TASK DESCRIPTION: Return the lines from the one that contains "small_capacitor();" through the one that contains "return low, high", both included, exactly as written and with nothing added.

[Stored records]
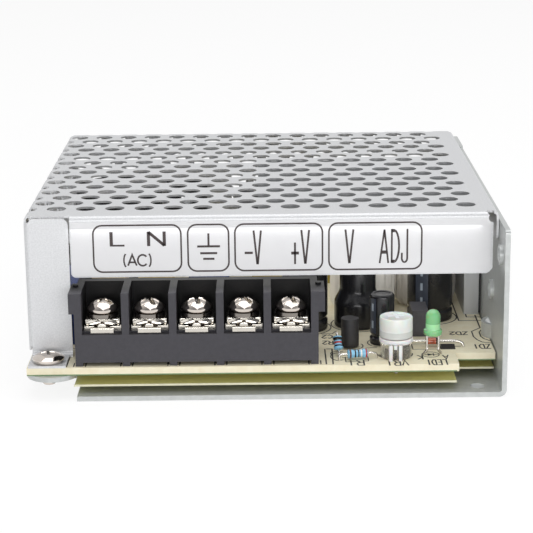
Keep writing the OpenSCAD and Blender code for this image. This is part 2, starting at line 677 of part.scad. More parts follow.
module bridge_rectifier() color("#2b2b2d") {
    blk([lx - 45.6, yf + 35.5, bt + 2.5], [lx - 41.8, yf + 50.5, bt + 13]);
    for (y = [1.6, 5.5, 9.4, 13.3]) blk([lx - 44.1, yf + 35.5 + y - 0.4, bt],
        [lx - 43.3, yf + 35.5 + y + 0.4, bt + 2.6]);
}

module rear_heatsink() color("#b4b7b9") difference() {
    union() {
        blk([lx - 30, yr - 9.5, bt], [lx - 8, yr - 7.5, bt + 23]);
        blk([lx - 30, yr - 9.5, bt + 3], [lx - 28, yr - 4, bt + 23]);
    }
    translate([lx - 19, yr - 6, bt + 15]) rotate([90, 0, 0]) cylinder(h = 8, d = 3.2);
}

module switch_transistor() color("#29292b") difference() {
    union() {
        blk([lx - 24, yr - 14, bt + 4], [lx - 14, yr - 9.5, bt + 13.5]);
        blk([lx - 24, yr - 10.9, bt + 13.4], [lx - 14, yr - 9.5, bt + 19.5]);
        for (x = [-2.54, 0, 2.54])
            blk([lx - 19.4 + x, yr - 12.2, bt], [lx - 18.6 + x, yr - 11.6, bt + 4.1]);
    }
    translate([lx - 19, yr - 6, bt + 15]) rotate([90, 0, 0]) cylinder(h = 12, d = 3.2);
}

module disc(x, y, d, t, lift) {
    translate([x, y, bt]) {
        translate([0, t / 2, lift + d / 2]) rotate([90, 0, 0]) cylinder(h = t, d = d);
        for (s = [-2.5, 2.5]) translate([s, 0, 0]) cylinder(h = lift + 2.5, d = 0.7);
    }
}

module disc_capacitors() color("#2f62b4") {
    disc(disc_x, yf + 54, 10, 4, 9);
    disc(disc_x, yf + 41.5, 9, 3.6, 4);
}

module thermistor() color("#3d5a3c") disc(lx - 40.2, ntc_y, 8, 4, 3.5);

module dip(x, y, w, l) {
    blk([x - w / 2, y - l / 2, bt + 1], [x + w / 2, y + l / 2, bt + 4.4]);
    for (s = [-1, 1], k = [-1, 1]) translate([x + s * (w / 2 + 0.35), y + k * l / 4, bt]) {
        blk([-0.15, -0.4, 0], [0.15, 0.4, 2.6]);
        blk([s > 0 ? -0.36 : -0.15, -0.4, 2.3], [s > 0 ? 0.15 : 0.36, 0.4, 2.6]);
    }
}

module optocoupler() color("#e8e6df") dip(opto_c[0], opto_c[1], opto_w, 4.6);

module control_chip() color("#2a2a2d") dip(-12, yf + 67, 6.2, 9);

chassis();
cover();
front_label();
pcb();
insulation_sheet();
cover_screw();
board_screws();
terminal_block();
terminal_contacts();
terminal_screw(0, 62);  // terminal_screw_1
terminal_screw(1, 25);  // terminal_screw_2
terminal_screw(2, 12);  // terminal_screw_3
terminal_screw(3, 40);  // terminal_screw_4
terminal_screw(4, 20);  // terminal_screw_5
terminal_washer(0);  // terminal_washer_1
terminal_washer(1);  // terminal_washer_2
terminal_washer(2);  // terminal_washer_3
terminal_washer(3);  // terminal_washer_4
terminal_washer(4);  // terminal_washer_5
terminal_clamp(0);  // terminal_clamp_1
terminal_clamp(1);  // terminal_clamp_2
terminal_clamp(2);  // terminal_clamp_3
terminal_clamp(3);  // terminal_clamp_4
terminal_clamp(4);  // terminal_clamp_5
trimmer_base();
trimmer_knob();
status_lamp();
lamp_leads();
film_resistors();
signal_diode();
small_transistor();
small_capacitor();
sleeved_choke();
output_capacitors();
box_capacitor();
heatsink_bar();
bar_insulator();
output_rectifier();
rectifier_screw();
taped_coils();
transformer_core();
transformer_winding();
bulk_capacitor();
line_choke();
line_capacitor();
fuse();
bridge_rectifier();
rear_heatsink();
switch_transistor();
disc_capacitors();
thermistor();
optocoupler();
control_chip();
cover_film();
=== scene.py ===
import bpy
import bmesh
import math
from mathutils import Vector, Matrix


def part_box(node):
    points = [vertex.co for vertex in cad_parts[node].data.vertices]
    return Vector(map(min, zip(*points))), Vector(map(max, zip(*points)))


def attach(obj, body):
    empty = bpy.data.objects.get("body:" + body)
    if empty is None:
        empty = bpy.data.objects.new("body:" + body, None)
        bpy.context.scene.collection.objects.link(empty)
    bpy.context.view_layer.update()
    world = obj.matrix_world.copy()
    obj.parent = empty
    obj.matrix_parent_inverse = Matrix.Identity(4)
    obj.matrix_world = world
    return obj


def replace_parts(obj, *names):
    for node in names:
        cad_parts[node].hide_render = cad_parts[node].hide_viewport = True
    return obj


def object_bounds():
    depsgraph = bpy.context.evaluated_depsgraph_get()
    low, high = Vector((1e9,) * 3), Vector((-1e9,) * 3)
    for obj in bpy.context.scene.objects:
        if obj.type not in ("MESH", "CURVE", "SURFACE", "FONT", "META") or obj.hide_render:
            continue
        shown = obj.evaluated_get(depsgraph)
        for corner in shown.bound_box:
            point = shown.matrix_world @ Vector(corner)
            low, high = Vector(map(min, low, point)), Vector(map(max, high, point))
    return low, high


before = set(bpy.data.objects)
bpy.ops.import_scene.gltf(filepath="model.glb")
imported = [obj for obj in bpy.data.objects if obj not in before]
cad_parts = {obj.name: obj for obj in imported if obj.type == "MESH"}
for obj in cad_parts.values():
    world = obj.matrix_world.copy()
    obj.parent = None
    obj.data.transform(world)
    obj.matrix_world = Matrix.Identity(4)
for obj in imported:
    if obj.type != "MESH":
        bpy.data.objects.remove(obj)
cad_lo, cad_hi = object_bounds()
scene = bpy.context.scene
link = scene.collection.objects.link
MM = 0.001


# ---------------------------------------------------------------- camera
CAMERA_AT = (0.000368, -0.376116, 0.115490)
YAW, TILT, ROLL = 0.0002, 0.2626, 0.0112
SENSOR = 36
FOCAL_LENGTH = 1715.3 / 533          # in widths of the image


def camera():
    """The photograph's view: from the front, tilted down by about 15 degrees."""
    ahead = Vector((math.sin(YAW) * math.cos(TILT), math.cos(YAW) * math.cos(TILT), -math.sin(TILT)))
    level = Vector((math.cos(YAW), -math.sin(YAW), 0))
    steep = ahead.cross(level)
    right = level * math.cos(ROLL) + steep * math.sin(ROLL)
    down = steep * math.cos(ROLL) - level * math.sin(ROLL)
    place = Matrix((right, -down, -ahead)).transposed().to_4x4()
    place.translation = Vector(CAMERA_AT)
    cam = bpy.data.objects.new("camera", bpy.data.cameras.new("camera"))
    cam.matrix_world = place
    cam.data.sensor_width = SENSOR
    cam.data.lens = SENSOR * FOCAL_LENGTH
    cam.data.clip_start, cam.data.clip_end = 0.01, 50
    link(cam)
    scene.camera = cam


# ---------------------------------------------------------------- shader nodes
def node(tree, kind, *inputs, operation=None, **named):
    """Add a shader node. Its inputs, by place or by name, are values or the outputs that feed them."""
    new = tree.nodes.new("ShaderNode" + kind)
    if operation:
        new.operation = operation
    for key, value in [*enumerate(inputs), *named.items()]:
        socket = new.inputs[key if isinstance(key, int) else key.replace("_", " ")]
        if isinstance(value, bpy.types.NodeSocket):
            tree.links.new(value, socket)
        elif value is not None:
            socket.default_value = value
    return new


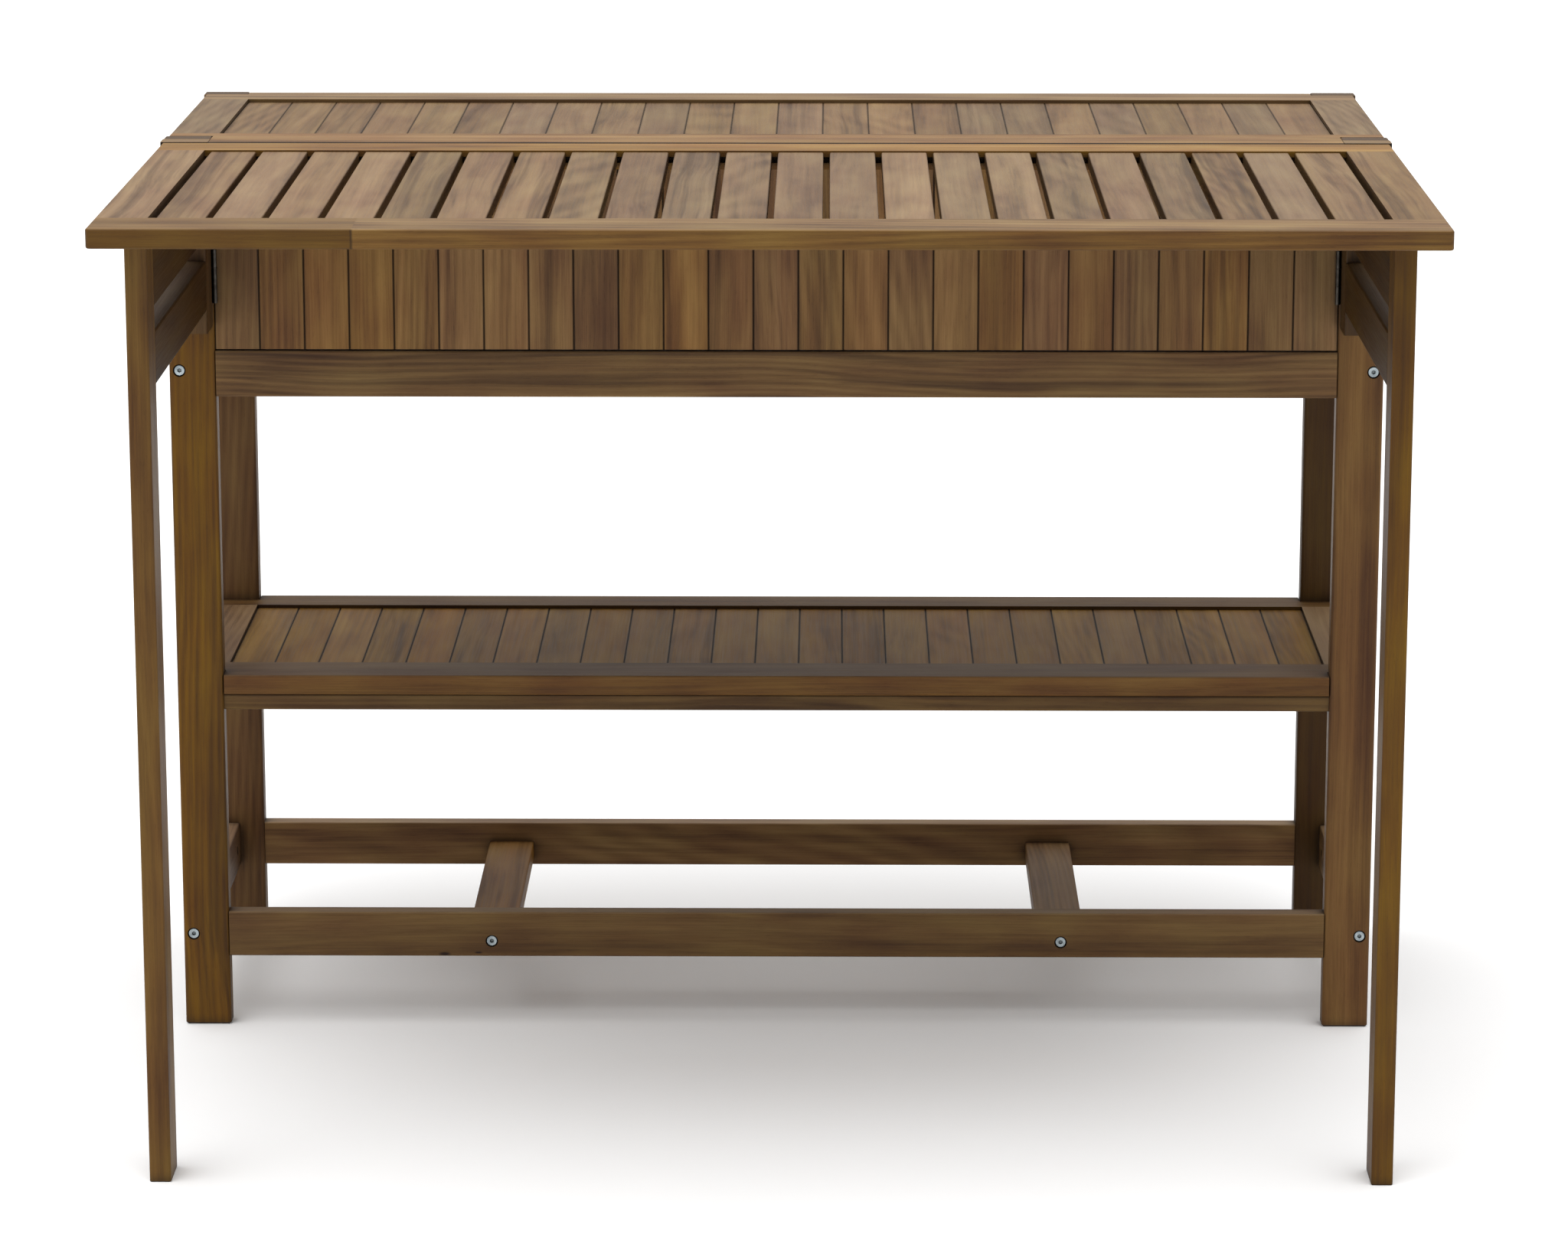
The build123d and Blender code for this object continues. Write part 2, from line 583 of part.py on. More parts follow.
# ---- the leaf ----
def leaf():
    """Slatted leaf hinged to the front edge of the fixed top."""
    y = (-LEAF_REACH, LEAF_REAR_EDGE)
    rails = (LEAF_FRONT_RAIL, LEAF_REAR_RAIL)
    nodes = panel_frame("leaf", y, WORK_HEIGHT, PANEL_THICKNESS, rails, LEAF_STILE, PANEL_CORNER_RADIUS)
    nodes["leaf_rear_rail"] = cut(nodes["leaf_rear_rail"], leaf_hinge_screws(False, SCREW_FIT))
    inner = (y[0] + rails[0], y[1] - rails[1])
    half = PANEL_HALF_WIDTH - LEAF_STILE
    width = (2 * half - (LEAF_SLAT_COUNT + 1) * LEAF_SLOT) / LEAF_SLAT_COUNT
    top = WORK_HEIGHT - SLAT_RECESS
    tongue_z = tongue_range(WORK_HEIGHT, PANEL_THICKNESS)
    slats = []
    for index in range(LEAF_SLAT_COUNT):
        left = -half + LEAF_SLOT + index * (width + LEAF_SLOT)
        x = (left, left + width)
        body = eased(block(x, inner, (top - SLAT_THICKNESS, top)), Axis.Y, SLAT_EDGE_RADIUS)
        ends = (inner[0] - TONGUE_LENGTH, inner[1] + TONGUE_LENGTH)
        slats.append(body + block(x, ends, tongue_z))
    nodes["leaf_slats"] = group(slats)
    return nodes


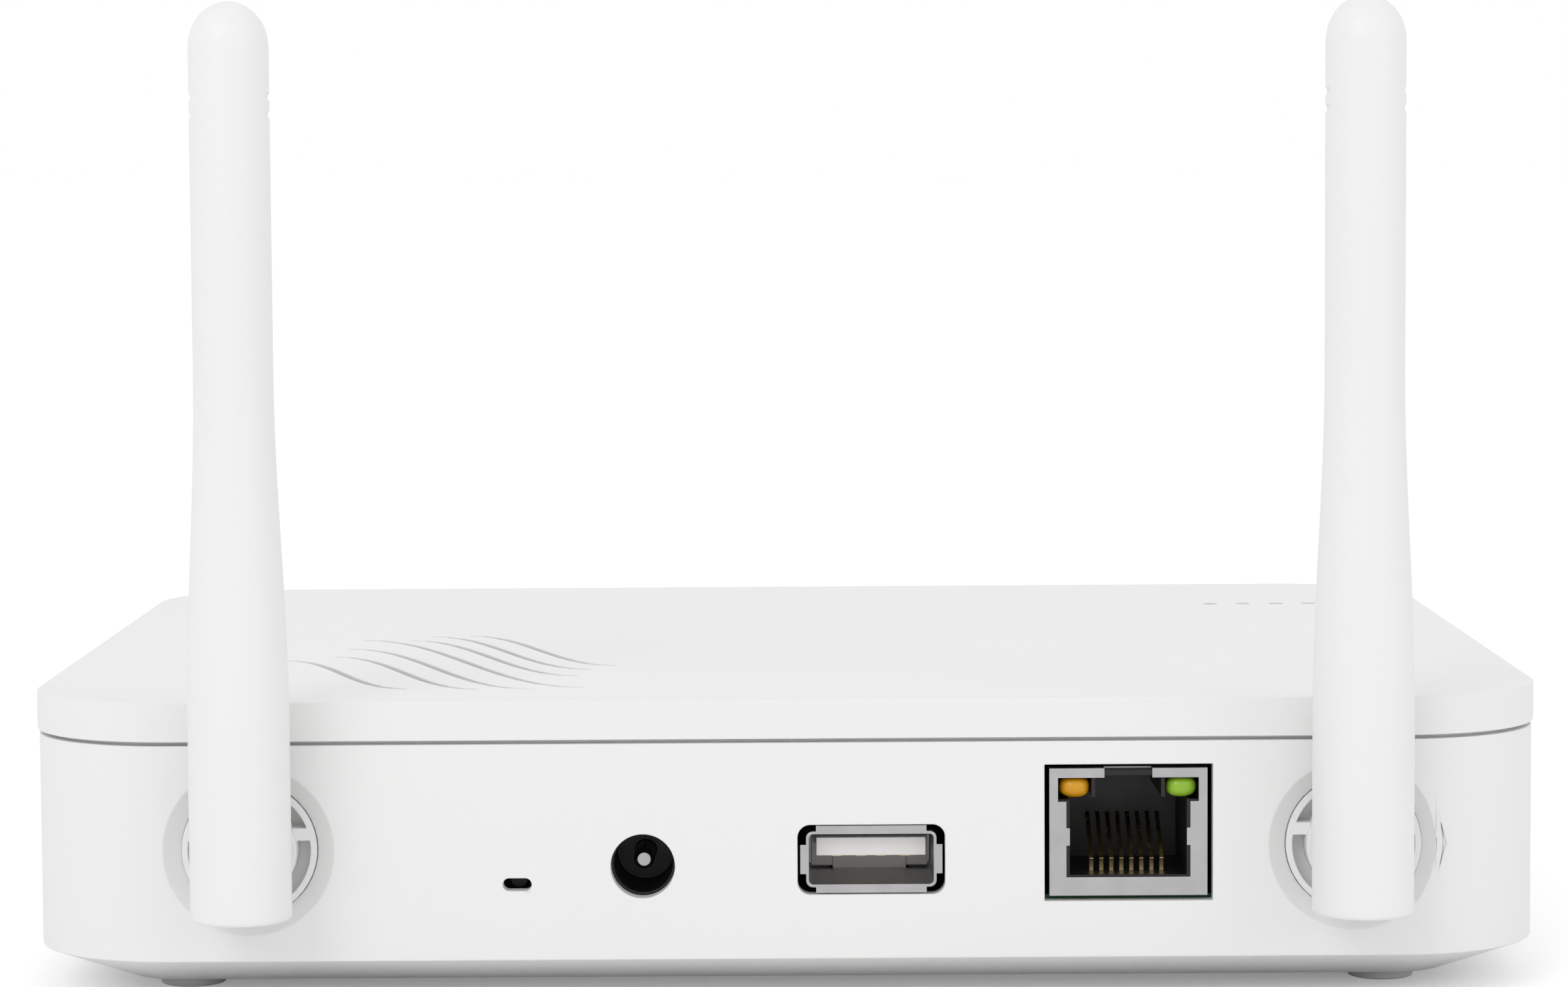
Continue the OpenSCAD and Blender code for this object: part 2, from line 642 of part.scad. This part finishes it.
base_shell();
top_cover();
rubber_feet();
housing_screws();
main_board();
board_screws();
dc_jack_body();
dc_jack_pin();
dc_jack_terminals();
usb_shield();
usb_tongue();
usb_contacts();
lan_socket_body();
lan_socket_shield();
lan_contacts();
lan_led_amber();
lan_led_green();
reset_switch_body();
reset_plunger();
optical_receptacle();
ferrule_sleeve();
optical_transceiver();
optical_leads();
processor_chip();
heatsink();
memory_chip();
flash_chip();
wifi_shield_can();
lan_transformer();
capacitors();
power_inductor();
crystal();
status_leds();
light_guide();
coax_pigtails();
coax_plugs();
antenna_swivel(-left_x);  // antenna_left_swivel
antenna_sleeve(-left_x);  // antenna_left_sleeve
antenna_radiator(-left_x);  // antenna_left_radiator
antenna_feed(-left_x);  // antenna_left_feed
antenna_clip(-left_x);  // antenna_left_clip
antenna_swivel(right_x);  // antenna_right_swivel
antenna_sleeve(right_x);  // antenna_right_sleeve
antenna_radiator(right_x);  // antenna_right_radiator
antenna_feed(right_x);  // antenna_right_feed
antenna_clip(right_x);  // antenna_right_clip
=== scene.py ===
import json
import math

import bmesh
import bpy
import numpy as np
from mathutils import Matrix, Vector


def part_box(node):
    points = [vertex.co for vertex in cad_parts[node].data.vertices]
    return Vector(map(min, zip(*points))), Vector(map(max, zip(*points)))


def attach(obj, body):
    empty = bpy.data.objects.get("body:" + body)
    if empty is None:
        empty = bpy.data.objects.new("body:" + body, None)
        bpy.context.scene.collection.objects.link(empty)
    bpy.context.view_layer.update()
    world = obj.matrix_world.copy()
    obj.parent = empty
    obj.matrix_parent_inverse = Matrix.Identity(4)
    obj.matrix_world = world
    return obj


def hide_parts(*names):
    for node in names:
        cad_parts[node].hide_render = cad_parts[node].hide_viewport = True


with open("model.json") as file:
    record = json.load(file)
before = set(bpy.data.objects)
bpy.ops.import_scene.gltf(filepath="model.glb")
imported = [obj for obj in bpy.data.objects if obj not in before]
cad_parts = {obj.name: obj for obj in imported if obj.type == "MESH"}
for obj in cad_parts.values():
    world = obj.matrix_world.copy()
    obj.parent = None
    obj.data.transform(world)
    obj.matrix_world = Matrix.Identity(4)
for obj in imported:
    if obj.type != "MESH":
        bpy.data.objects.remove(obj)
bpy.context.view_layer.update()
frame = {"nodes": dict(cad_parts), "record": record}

# ---- Moulded housing -------------------------------------------------------
# Base and cover of white ABS, each moulded in one piece with a fine satin texture.
# The cover's lip sits inside the base's rim, and four screws hold the two from below.
mm = 0.001
slots = {part["node"]: part["material_slot"] for part in frame["record"]["subparts"]}
weld_distance = 0.002 * mm
flat_angle = math.radians(0.3)
smooth_angle = math.radians(35)
housing_edge = 0.12 * mm


def to_linear(code):
    """Linear colour of an sRGB hex code: c / 12.92 where dark, else ((c + 0.055) / 1.055) ** 2.4."""
    parts = [int(code[i : i + 2], 16) / 255 for i in (1, 3, 5)]
    return [c / 12.92 if c <= 0.04045 else ((c + 0.055) / 1.055) ** 2.4 for c in parts] + [1.0]


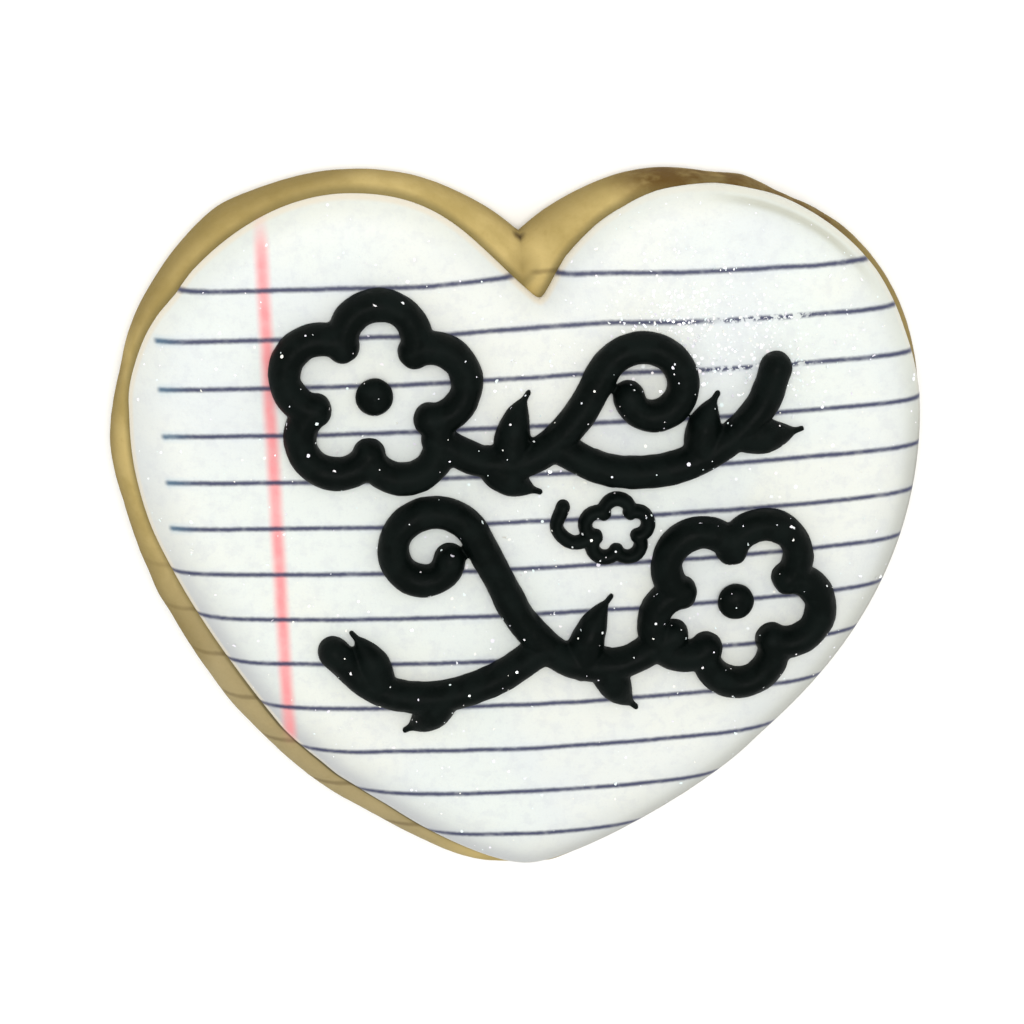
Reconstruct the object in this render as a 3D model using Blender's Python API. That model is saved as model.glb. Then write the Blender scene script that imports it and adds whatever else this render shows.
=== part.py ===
"""A heart-shaped sugar cookie with flooded white icing and black piped flower sprays.

Metres, +Z up. The underside lies on z = 0, and the origin is under the middle of the outline.
The cleft of the heart points to +Y and its tip to -Y. Outlines and strokes run in millimetres
on the plan and are scaled by MM where the meshes are made.
"""

import math

import bmesh
import bpy
import numpy as np

MM = 0.001

# Cookie: heights and the widths of its rounded edges, in millimetres.
WIDEST_HEIGHT = 2.8
EDGE_TOP = 7.6
SHOULDER_WIDTH = 3.0
FOOT_WIDTH = 1.3
COOKIE_DOME = 0.5

# Icing: the level of its widest line, the rounding of its rim and its low dome.
ICING_WIDEST = 8.4
ICING_RIM_WIDTH = 5.0
ICING_RIM_RISE = 2.2
ICING_DOME = 1.2
ICING_UNDERCUT = 0.35
DOME_REACH = 28.0

# Piping: the thick bead, the thin bead and how high a bead stands.
BEAD_WIDTH = 3.7
THIN_BEAD_WIDTH = 1.7
BEAD_HEIGHT = 2.9
LEAF_WIDTH = 4.2
TOUCHING_GAP = 0.3
STROKE_LIFT = 0.012
PETALS = 5

# A bead's section: shares of its half width across and of its height upwards.
SECTION_ACROSS = (-0.72, -1.0, -0.72, 0.0, 0.72, 1.0, 0.72)
SECTION_UPWARD = (0.0, 0.38, 0.80, 1.0, 0.80, 0.38, 0.0)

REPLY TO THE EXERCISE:
small_capacitor();
sleeved_choke();
output_capacitors();
box_capacitor();
heatsink_bar();
bar_insulator();
output_rectifier();
rectifier_screw();
taped_coils();
transformer_core();
transformer_winding();
bulk_capacitor();
line_choke();
line_capacitor();
fuse();
bridge_rectifier();
rear_heatsink();
switch_transistor();
disc_capacitors();
thermistor();
optocoupler();
control_chip();
cover_film();
=== scene.py ===
import bpy
import bmesh
import math
from mathutils import Vector, Matrix


def part_box(node):
    points = [vertex.co for vertex in cad_parts[node].data.vertices]
    return Vector(map(min, zip(*points))), Vector(map(max, zip(*points)))


def attach(obj, body):
    empty = bpy.data.objects.get("body:" + body)
    if empty is None:
        empty = bpy.data.objects.new("body:" + body, None)
        bpy.context.scene.collection.objects.link(empty)
    bpy.context.view_layer.update()
    world = obj.matrix_world.copy()
    obj.parent = empty
    obj.matrix_parent_inverse = Matrix.Identity(4)
    obj.matrix_world = world
    return obj


def replace_parts(obj, *names):
    for node in names:
        cad_parts[node].hide_render = cad_parts[node].hide_viewport = True
    return obj


def object_bounds():
    depsgraph = bpy.context.evaluated_depsgraph_get()
    low, high = Vector((1e9,) * 3), Vector((-1e9,) * 3)
    for obj in bpy.context.scene.objects:
        if obj.type not in ("MESH", "CURVE", "SURFACE", "FONT", "META") or obj.hide_render:
            continue
        shown = obj.evaluated_get(depsgraph)
        for corner in shown.bound_box:
            point = shown.matrix_world @ Vector(corner)
            low, high = Vector(map(min, low, point)), Vector(map(max, high, point))
    return low, high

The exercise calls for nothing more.